Thank you for your excellent work! But I'm wondering how you obtain the 2.3B FLOPs as claimed in your paper. I've tested the FLOPs of the ResNet50 without your ddf module and it already takes 2.3B. As there are some conv2d with channel interaction in your spatial branch, I think the whole FLOPs of your ddfnet is more than 2.3B, which should be about 2.7B under rough estimation.

theFoxofSky commented 3 years ago

I report all flops data in the paper using the tool "thop".

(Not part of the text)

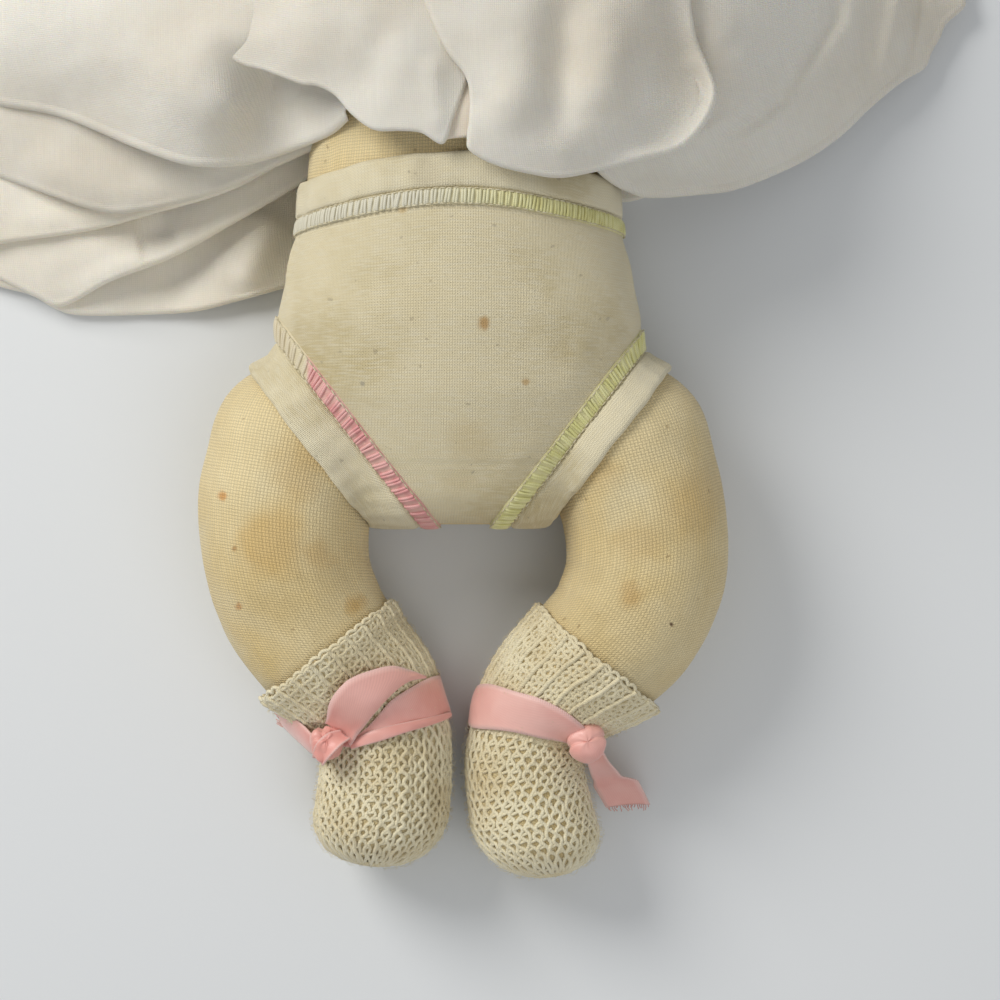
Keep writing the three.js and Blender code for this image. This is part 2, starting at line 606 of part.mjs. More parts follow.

After seeing your comment, I check it again by writing my own flops-counting code as follow:

def ddf_flops(ch, fs, ks=3, r=0.2, downsample=False):
    ks2 = ks ** 2
    fs2 = fs ** 2
    rch = int(ch*r)
    flops = fs2 * ch + (ch * rch + rch * ch * ks2) + ch * ks2  # global pool + channel filters + filter norm
    if downsample:
        fs2 = (fs // 2) ** 2  # stride == 2
    flops += (ch * ks2 * fs2) + ks2 * fs2  # spatial filters + filter norm
    flops += (ch * ks2 * fs2) * 2  # combine and apply
    return flops

def block_flops(in_ch, mid_ch, out_ch, fs, downsample=False):
    fs2 = fs ** 2
    flops = in_ch * mid_ch * fs2
    flops += mid_ch * fs2  # BN
    flops += ddf_flops(mid_ch, fs, downsample=downsample)
    if downsample:
        fs2 = (fs // 2) ** 2   # stride == 2
    if in_ch != out_ch or downsample:
        flops += in_ch * out_ch * fs2
        flops += out_ch * fs2  # BN
    flops += mid_ch * fs2  # BN
    flops += mid_ch * out_ch * fs2
    flops += out_ch * fs2  # BN
    flops += out_ch * fs2  # x + res(x)
    return flops

total_flops = 0
# stem
total_flops += 3 * 64 * 7 * 7 * 112 * 112
total_flops += 64 * 112 * 112  # BN
# stem pooling
total_flops += 64 * 2 * 2 * 56 * 56
# layer 1 (0)
total_flops += block_flops(64, 64, 256, 56)
# layer 1 (1-2)
total_flops += block_flops(256, 64, 256, 56) * 2
# layer2 (0)
total_flops += block_flops(256, 128, 512, 56, True)
# layer2 (1-3)
total_flops += block_flops(512, 128, 512, 28) * 3
# layer3 (0)
total_flops += block_flops(512, 256, 1024, 28, True)
# layer3 (1-5)
total_flops += block_flops(1024, 256, 1024, 14) * 5
# layer4 (0)
total_flops += block_flops(1024, 512, 2048, 14, True)
# layer4 (1-2)
total_flops += block_flops(2048, 512, 2048, 7) * 2

total_flops += 7 * 7 * 2048   # pooling
total_flops += 2048 * 1000
print(total_flops)

I got 2.3B using my own code too. Please double-check my flops-counting code and comment if there is anything wrong. Thanks!

melohux commented 3 years ago

Thank you for your reply and I think your calculation is basically correct. You have missed some FLOPs for activation function but yes it should be correct for the 2.3B presented in the paper.